Wednesday, July 06, 2011


Mission impossible

For my sins, I get lots of people writing to me asking about various things Corsican. One of the most frequent requests comes from artists seeking somewhere geographically different to ply their trade.

The idea is to set up shop in a quaint Corsican village, throw energy into painting, pottery, photography, sculpture, literature or whatever, maybe sinking life savings into building a perfect studio. Surrounded by such a wonderful environment, their creations will be amazing and the locals will of course flock to buy them... or will they?

And I usually send the same reply. Corsica has about 300,000 permanent residents, with the population rising to over a million in the summer when tourists arrive. The island has more than its fair share of artists - and most villages have at least one painter, sculptor, photographer, musician or writer to embellish the place’s cultural credentials. Most of these rely on the tourist trade.

Now imagine that you are (heaven forbid!) a wealthy tourist, and you are in Corsica on holiday, seeking to commemorate your visit by buying a piece of art. Would you, in all honesty, buy this from an American, a Brit or a German? No, of course you wouldn’t! You’d buy it from a Corsican.

From what I can determine, the Corsican people, the majority of whom until surprisingly recently operated on a subsistence economy, are not great buyers of art from sources other than their own homeland. So how big a market is there in Corsica for foreign art? I suspect it is rather limited. And every Corsican would have to buy around six foreign artworks per month to sustain the artists who would like to come here. It’s not going to happen.

There’s no local market for foreign art here and there’s not much hope of selling it to tourists. So I tell them it’s probably best to stay where they are. By all means come for a short stay and be inspired by the island’s stunning beauty (and please spend a few euros here – the island could do with them) but unless you are supremely talented, the idea just isn’t sustainable.

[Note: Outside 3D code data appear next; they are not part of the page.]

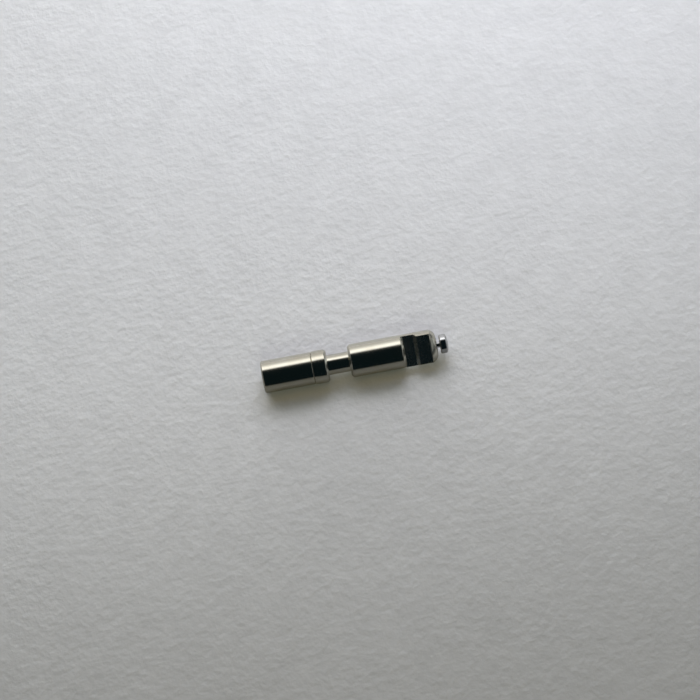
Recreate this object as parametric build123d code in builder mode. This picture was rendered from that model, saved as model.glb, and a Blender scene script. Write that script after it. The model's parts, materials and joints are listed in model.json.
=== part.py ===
from build123d import *
import math
import os

# A telescopic watch stem, lying on its side. Sizes are in millimetres.
# The axis is X, from the crown end at zero towards the movement, and Z is up.
# The crown screws into the barrel. The shaft slides in the barrel against a coil spring,
# and its hexagonal drive head turns with the barrel. The coupling stud hooks the movement's half.

# Barrel and retaining cap
body_dia = 1.50
barrel_relief = 0.02
barrel_length = 2.30
barrel_end_chamfer = 0.06
barrel_seam_chamfer = 0.04
cap_length = 0.66
cap_skirt_wall = 0.08
cap_end_wall = 0.25
cap_chamfer = 0.09
cap_crimp_length = 0.19
mouth_gap = 0.02
mouth_wall = 0.08

# Crown socket, drilled for tapping
socket_dia = 0.72
socket_countersink = 0.05
socket_floor_wall = 0.13
drill_point_angle = 118

# Neck and bearing journal
neck_dia = 0.90
neck_clearance = 0.02
neck_exposed = 0.98
journal_length = 2.50
journal_chamfer = 0.10

# Stepped key: two flats, cut deep beside the journal and shallow beside the end flange
key_deep_thickness = 0.275
key_deep_length = 0.48
key_ramp_length = 0.13
key_shallow_thickness = 0.63
key_shallow_length = 0.58
key_roll = 40
flange_length = 0.27
flange_bevel_drop = 0.25
flange_bevel_bulge = 0.04

# Drive head, riveted on the shaft's tail
head_length = 0.38
head_edge = 0.03
tail_dia = 0.50
drive_clearance = 0.015
rivet_height = 0.05

# Return spring and the travel that it allows
travel = 0.80
wire_dia = 0.08
wire_sides = 12
spring_turns = 4
spring_side_clearance = 0.05
spring_seat_gap = 0.005
spring_spare_length = 0.06

# Coupling stud, pressed into the end of the shaft
stud_shank_dia = 0.36
stud_shank_length = 0.70
stud_hole_relief = 0.03
stud_neck_dia = 0.26
stud_neck_length = 0.15
stud_head_dia = 0.86
stud_back_round = 0.07
stud_rim_length = 0.18
stud_dome_height = 0.12

# One overrun for every cut
overrun = 0.20

# Radii
body_r = body_dia / 2
barrel_r = body_r - barrel_relief
spigot_r = body_r - cap_skirt_wall
chamber_corner_r = spigot_r - mouth_wall
chamber_flat_r = chamber_corner_r * math.cos(math.pi / 6)
head_flat_r = chamber_flat_r - drive_clearance
neck_r = neck_dia / 2
cap_bore_r = neck_r + neck_clearance
socket_r = socket_dia / 2
tail_r = tail_dia / 2
shank_r = stud_shank_dia / 2
wire_r = wire_dia / 2
coil_r = chamber_flat_r - spring_side_clearance - wire_r
stud_neck_r = stud_neck_dia / 2
stud_head_r = stud_head_dia / 2

# Angles about the axis, from level: the way a flat of the key faces, and half the arc of its end wall
key_normal_angle = 90 + key_roll
key_half_arc = math.degrees(math.acos(key_deep_thickness / 2 / body_r))

# Places along the axis, from the crown end
seam_x = barrel_length
cap_face_x = seam_x + cap_length
cap_inner_x = cap_face_x - cap_end_wall
mouth_x = cap_inner_x - mouth_gap
head_back_x = cap_inner_x - head_length
spring_solid_length = (spring_turns + 1) * wire_dia + spring_spare_length
chamber_floor_x = head_back_x - travel - spring_solid_length
drill_point = socket_r / math.tan(math.radians(drill_point_angle / 2))
socket_depth = chamber_floor_x - socket_floor_wall - drill_point
shoulder_x = cap_face_x + neck_exposed
key_start_x = shoulder_x + journal_length
ramp_start_x = key_start_x + key_deep_length
shallow_start_x = ramp_start_x + key_ramp_length
flange_start_x = shallow_start_x + key_shallow_length
flange_face_x = flange_start_x + flange_length
stud_head_x = flange_face_x + stud_neck_length
stud_rim_x = stud_head_x + stud_back_round
stud_dome_x = stud_rim_x + stud_rim_length
stud_tip_x = stud_dome_x + stud_dome_height
stud_hole_depth = stud_shank_length + stud_hole_relief

os.makedirs("parts", exist_ok=True)

# Barrel: a turned sleeve with a spigot at its mouth, a tapped socket for the crown
# and a blind hexagonal chamber for the drive head and the spring.
with BuildPart() as barrel:
    with BuildSketch(Plane.XY):
        with BuildLine():
            Polyline(
                (0, 0),
                (0, barrel_r),
                (seam_x, barrel_r),
                (seam_x, spigot_r),
                (mouth_x, spigot_r),
                (mouth_x, 0),
                close=True,
            )
        make_face()
    revolve(axis=Axis.X)
    outer_rims = barrel.edges().filter_by(GeomType.CIRCLE).filter_by(lambda rim: rim.radius > spigot_r)
    chamfer(outer_rims.sort_by(Axis.X)[0], length=barrel_end_chamfer)
    chamfer(outer_rims.sort_by(Axis.X)[-1], length=barrel_seam_chamfer)
    with BuildSketch(Plane.YZ.offset(mouth_x)):
        RegularPolygon(radius=chamber_corner_r, side_count=6, rotation=key_roll)
    extrude(amount=chamber_floor_x - mouth_x, mode=Mode.SUBTRACT)
    with BuildSketch(Plane.XY):
        with BuildLine():
            Polyline(
                (0, 0),
                (0, socket_r + socket_countersink),
                (socket_countersink, socket_r),
                (socket_depth, socket_r),
                (socket_depth + drill_point, 0),
                close=True,
            )
        make_face()
    revolve(axis=Axis.X, mode=Mode.SUBTRACT)
barrel.part.label = "barrel"
export_step(barrel.part, "parts/barrel.step")

# Retaining cap: pressed over the barrel's spigot, its lip crimped down to the barrel's size.
# Its end wall guides the neck and holds the drive head in.
with BuildPart() as retaining_cap:
    with BuildSketch(Plane.XY):
        with BuildLine():
            Polyline(
                (seam_x, spigot_r),
                (seam_x, barrel_r),
                (seam_x + cap_crimp_length, body_r),
                (cap_face_x - cap_chamfer, body_r),
                (cap_face_x, body_r - cap_chamfer),
                (cap_face_x, cap_bore_r),
                (cap_inner_x, cap_bore_r),
                (cap_inner_x, spigot_r),
                close=True,
            )
        make_face()
    revolve(axis=Axis.X)
retaining_cap.part.label = "retaining_cap"
export_step(retaining_cap.part, "parts/retaining_cap.step")

# Drive head: a hexagon with broken corners, riveted on the tail and sliding in the chamber.
with BuildPart() as drive_head:
    with BuildSketch(Plane.YZ.offset(head_back_x)):
        RegularPolygon(radius=head_flat_r, side_count=6, major_radius=False, rotation=key_roll)
    extrude(amount=head_length)
    chamfer(drive_head.edges().filter_by(Axis.X), length=head_edge)
    with BuildSketch(Plane.YZ.offset(head_back_x)):
        Circle(radius=tail_r)
    extrude(amount=head_length, mode=Mode.SUBTRACT)
drive_head.part.label = "drive_head"
export_step(drive_head.part, "parts/drive_head.step")

# Shaft: tail, neck, journal, key and flange, turned in one piece and then milled and drilled.
# The flange's end is a bevel with a slight bulge, which starts where the flats of the key end.
key_plane = Plane(
    origin=(key_start_x, 0, 0),
    x_dir=(1, 0, 0),
    z_dir=(0, math.cos(math.radians(key_roll)), math.sin(math.radians(key_roll))),
)
with BuildPart() as shaft:
    with BuildSketch(Plane.XY):
        with BuildLine():
            Polyline(
                (head_back_x - rivet_height, 0),
                (head_back_x - rivet_height, tail_r - rivet_height),
                (head_back_x, tail_r),
                (cap_inner_x, tail_r),
                (cap_inner_x, neck_r),
                (shoulder_x, neck_r),
                (shoulder_x, body_r - journal_chamfer),
                (shoulder_x + journal_chamfer, body_r),
                (flange_start_x, body_r),
            )
            SagittaArc(
                (flange_start_x, body_r),
                (flange_face_x, body_r - flange_bevel_drop),
                sagitta=flange_bevel_bulge,
            )
            Polyline(
                (flange_face_x, body_r - flange_bevel_drop),
                (flange_face_x, 0),
                (head_back_x - rivet_height, 0),
            )
        make_face()
    revolve(axis=Axis.X)
    with BuildSketch(key_plane):
        with BuildLine():
            Polyline(
                (0, key_deep_thickness / 2),
                (key_deep_length, key_deep_thickness / 2),
                (key_deep_length + key_ramp_length, key_shallow_thickness / 2),
                (flange_start_x - key_start_x, key_shallow_thickness / 2),
                (flange_start_x - key_start_x, body_r + overrun),
                (0, body_r + overrun),
                close=True,
            )
        make_face()
        mirror(about=Plane.XZ)
    extrude(amount=body_r + overrun, both=True, mode=Mode.SUBTRACT)
    for wall_angle in (key_normal_angle, key_normal_angle + 180):
        with BuildSketch(Plane.XY.rotated((wall_angle - key_half_arc, 0, 0))):
            with BuildLine():
                Polyline(
                    (key_start_x - journal_chamfer, body_r),
                    (key_start_x, body_r - journal_chamfer),
                    (key_start_x, body_r + overrun),
                    (key_start_x - journal_chamfer, body_r + overrun),
                    close=True,
                )
            make_face()
        revolve(axis=Axis.X, revolution_arc=2 * key_half_arc, mode=Mode.SUBTRACT)
    with BuildSketch(Plane.YZ.offset(flange_face_x)):
        Circle(radius=shank_r)
    extrude(amount=-stud_hole_depth, mode=Mode.SUBTRACT)
shaft.part.label = "shaft"
export_step(shaft.part, "parts/shaft.step")

# Coupling stud: a plain shank in the shaft's drilled end, a thin neck and a domed head.
with BuildPart() as coupling_stud:
    with BuildSketch(Plane.XY):
        with BuildLine():
            Polyline(
                (stud_tip_x, 0),
                (flange_face_x - stud_shank_length, 0),
                (flange_face_x - stud_shank_length, shank_r - stud_hole_relief),
                (flange_face_x - stud_shank_length + stud_hole_relief, shank_r),
                (flange_face_x, shank_r),
                (flange_face_x, stud_neck_r),
                (stud_head_x, stud_neck_r),
                (stud_head_x, stud_head_r - stud_back_round),
            )
            RadiusArc(
                (stud_head_x, stud_head_r - stud_back_round),
                (stud_rim_x, stud_head_r),
                radius=stud_back_round,
            )
            Line((stud_rim_x, stud_head_r), (stud_dome_x, stud_head_r))
            EllipticalCenterArc(
                (stud_dome_x, 0),
                x_radius=stud_dome_height,
                y_radius=stud_head_r,
                start_angle=0,
                arc_size=90,
            )
        make_face()
    revolve(axis=Axis.X)
coupling_stud.part.label = "coupling_stud"
export_step(coupling_stud.part, "parts/coupling_stud.step")

# Return spring: an open coil of fine wire between the chamber's floor and the drive head.
# The wire's round section is drawn with short flat sides, which keeps the coil light.
coil_start_x = chamber_floor_x + wire_r + spring_seat_gap
coil_end_x = head_back_x - wire_r - spring_seat_gap
coil_lead = (coil_end_x - coil_start_x) / (2 * math.pi * spring_turns)


def coil_point(angle):
    """A point of the wire's centre line, that angle in radians along the coil."""
    return Vector(coil_start_x + coil_lead * angle, coil_r * math.cos(angle), coil_r * math.sin(angle))


def coil_tangent(angle):
    """The wire's direction at that angle."""
    return Vector(coil_lead, -coil_r * math.sin(angle), coil_r * math.cos(angle)).normalized()


def quarter_turn(angle):
    """Two arcs with one tangent where they meet, along a quarter turn from that angle."""
    start = coil_point(angle)
    end = coil_point(angle + math.pi / 2)
    start_way = coil_tangent(angle)
    end_way = coil_tangent(angle + math.pi / 2)
    chord = end - start
    both_ways = start_way + end_way
    spread = 2 * (1 - start_way.dot(end_way))
    slope = chord.dot(both_ways)
    reach = (math.sqrt(slope**2 + spread * chord.dot(chord)) - slope) / spread
    middle = (start + start_way * reach + end - end_way * reach) / 2
    first = TangentArc(start, middle, tangent=start_way)
    TangentArc(middle, end, tangent=first % 1)


with BuildPart() as return_spring:
    with BuildLine() as wire_path:
        for quarter in range(4 * spring_turns):
            quarter_turn(quarter * math.pi / 2)
    with BuildSketch(Plane(origin=coil_point(0), z_dir=coil_tangent(0))):
        RegularPolygon(radius=wire_r, side_count=wire_sides)
    sweep(path=wire_path.line)
return_spring.part.label = "return_spring"
export_step(return_spring.part, "parts/return_spring.step")

# The least gap between one turn of the wire and the next, measured on points
samples = 200
wire_points = [wire_path.line @ (step / samples) for step in range(samples + 1)]
points_per_turn = samples // spring_turns
coil_gap = min(
    (wire_points[later] - wire_points[earlier]).length
    for earlier in range(samples + 1)
    for later in range(earlier + points_per_turn // 2, samples + 1)
) - wire_dia
print("least gap between the spring's turns", round(coil_gap, 3))
print("socket depth", round(socket_depth, 3), "chamber floor", round(chamber_floor_x, 3))
print("length over all", round(stud_tip_x, 3))
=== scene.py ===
"""A telescopic watch stem lying on pale paper: its finished surfaces, light and camera.

The pieces are worked out in millimetres about the stem's axis, which is X, and written in metres.
"""

import json
import logging
from dataclasses import dataclass
from enum import Enum
from math import cos, pi, radians, sin, tan
from typing import Any

import bpy
import numpy as np
from mathutils import Matrix, Vector

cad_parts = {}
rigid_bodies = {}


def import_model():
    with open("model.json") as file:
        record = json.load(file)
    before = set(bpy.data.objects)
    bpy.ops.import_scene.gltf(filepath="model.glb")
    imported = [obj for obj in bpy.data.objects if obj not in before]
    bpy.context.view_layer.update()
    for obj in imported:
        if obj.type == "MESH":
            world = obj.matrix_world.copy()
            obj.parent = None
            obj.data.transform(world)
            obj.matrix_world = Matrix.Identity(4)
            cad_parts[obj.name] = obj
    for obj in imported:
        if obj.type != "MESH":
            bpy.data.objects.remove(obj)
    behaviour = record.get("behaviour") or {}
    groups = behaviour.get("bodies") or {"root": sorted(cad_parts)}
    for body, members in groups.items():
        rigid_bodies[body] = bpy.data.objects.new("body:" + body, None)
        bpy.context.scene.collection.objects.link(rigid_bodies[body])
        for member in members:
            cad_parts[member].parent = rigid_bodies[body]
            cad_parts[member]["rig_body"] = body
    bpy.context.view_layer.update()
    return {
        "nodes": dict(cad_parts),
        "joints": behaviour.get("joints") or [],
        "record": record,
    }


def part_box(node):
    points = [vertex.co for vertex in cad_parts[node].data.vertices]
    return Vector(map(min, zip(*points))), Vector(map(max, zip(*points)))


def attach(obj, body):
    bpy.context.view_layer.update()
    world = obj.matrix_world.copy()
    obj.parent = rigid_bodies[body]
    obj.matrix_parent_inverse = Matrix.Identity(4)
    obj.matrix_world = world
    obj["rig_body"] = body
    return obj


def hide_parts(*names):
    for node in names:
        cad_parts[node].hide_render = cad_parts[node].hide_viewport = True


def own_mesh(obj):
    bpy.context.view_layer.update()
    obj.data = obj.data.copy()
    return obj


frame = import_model()

log = logging.getLogger("watch_stem")

MM = 0.001
TINY = 1e-9
MERGE_DIGITS = 5
ARC_STEPS = 4
TRIM_SHARE = 0.45
CAMERA_RANGE = (MM, 100.0)
MIX_FIRST, MIX_SECOND, MIX_RESULT = 6, 7, 2
FACETS = 180
AROUND = np.arange(FACETS) * 2 * pi / FACETS


def span(node: str) -> tuple[float, float]:
    """Where a construction piece starts and ends along the stem, in millimetres."""
    low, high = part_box(node)
    return low.x / MM, high.x / MM


def outer_radius(node: str) -> float:
    """The largest radius of a turned construction piece, in millimetres."""
    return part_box(node)[1].y / MM


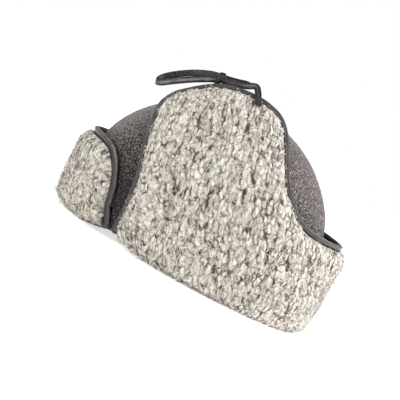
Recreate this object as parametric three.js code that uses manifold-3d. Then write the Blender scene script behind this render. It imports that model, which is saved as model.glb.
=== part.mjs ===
// Sheepskin trapper hat with its front flap turned up and its ear flaps turned up and tied, in millimetres.
// +Z is up. The forehead is towards -X and the wearer's left ear is towards -Y, so azimuth 0 shows
// the left side.
import * as THREE from "three";
import { mergeVertices } from "three/addons/utils/BufferGeometryUtils.js";
import Module from "manifold-3d";

const wasm = await Module();
wasm.setup();

// Crown: four gores of sheepskin, leather outside and wool inside.
const CROWN_HALF_LENGTH = 116;
const CROWN_HALF_WIDTH = 94;
const CROWN_SHOULDER = 50;
const CROWN_HEIGHT = 162;
const CROWN_WALL = 12;
const CROWN_MIDDLE = -3.7;
const CROWN_MIDDLE_DRIFT = 8.7;
const CROWN_FULLNESS = 0.02;
const RIM_TUCK = 3.7;
const RIM_SHIFT = 4.2;
const WALL_SHARE = 0.32;
const GORE_COLUMNS = 11;
const GORE_ROWS = 11;
const ROW_CROWDING = 0.9;
const RIM_DEPTH = 3;
const RIM_OUTER_HEIGHT = 1.5;
const RIM_INNER_HEIGHT = 5;
const SEAM_HALF_GAP = 0.16;

// Flaps: one thickness of sheepskin, its leather towards the crown and its wool outside.
const FLAP_FOOT_THICKNESS = 17.5;
const FLAP_THICKNESS = 14.2;
const FLAP_TIP_THICKNESS = 12;
const NECK_FULLNESS = 4.5;
const FLAP_EDGE_THICKNESS = 4.6;
const FLAP_EDGE_ROUND = 12;
const FOLD_RADIUS = 11;
const FOLD_SEAM = 2.5;
const FOLD_INNER_RISE = 3;
const LOCK_RELIEF = 1.7;
const LOCK_DROOP = 2.2;
const LOCK_PITCH = 8;
const LINING_RELIEF = 0.7;
const CLIMB_SHARE = 0.55;

// Binding: a leather strip folded over the cut edge of a flap.
const BINDING_WIDTH = 5;
const BINDING_THICKNESS = 5.2;
const BINDING_INSIDE = 1;
const BINDING_ROUND = 1.3;
const BINDING_GAP = 0.7;

// Lace: one flat strap from one ear flap to the other, drawn forward and knotted, its middle left as
// a loop.
const LACE_WIDTH = 6;
const LACE_THICKNESS = 2.2;
const KNOT_RADIUS = 3.9;
const KNOT_WIRE = 2.1;
const KNOT_AT = new THREE.Vector3(-46, -44, 172);
const KNOT_SLOPE = -0.32;
const KNOT_TURNS = [{ lean: 0.4, move: -2 }, { lean: -0.35, move: 2 }];
const LACE_STEPS = 80;

// The flap's inner face at each height: half length, half width, and how far its middle lies from
// the origin.
const FLAP_SECTIONS = [
  { z: 0, halfLength: 112.8, halfWidth: 90.9, middle: 0.5 },
  { z: 12, halfLength: 115.4, halfWidth: 93.2, middle: -1.3 },
  { z: 50, halfLength: 120.8, halfWidth: 98, middle: -0.7 },
  { z: 90, halfLength: 125, halfWidth: 97, middle: -0.7 },
  { z: 125, halfLength: 118, halfWidth: 84, middle: -1.5 },
  { z: 150, halfLength: 105, halfWidth: 67, middle: -2.5 },
  { z: 170, halfLength: 94, halfWidth: 54, middle: -3 },
  { z: 190, halfLength: 85, halfWidth: 43, middle: -3.5 },
];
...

Mind you, if my correspondent has plumbing skills, has a qualification as an electrician, or cares to set up as a handyman, my response will be different. It’s hard getting jobs done here. But then they’d have to negotiate France’s strangely complex rules for setting up a business and learn how to pay their taxes...

The relevance of the picture? I dunno, I just felt like including a pretty picture of Scandola that I took last month. Click and enjoy!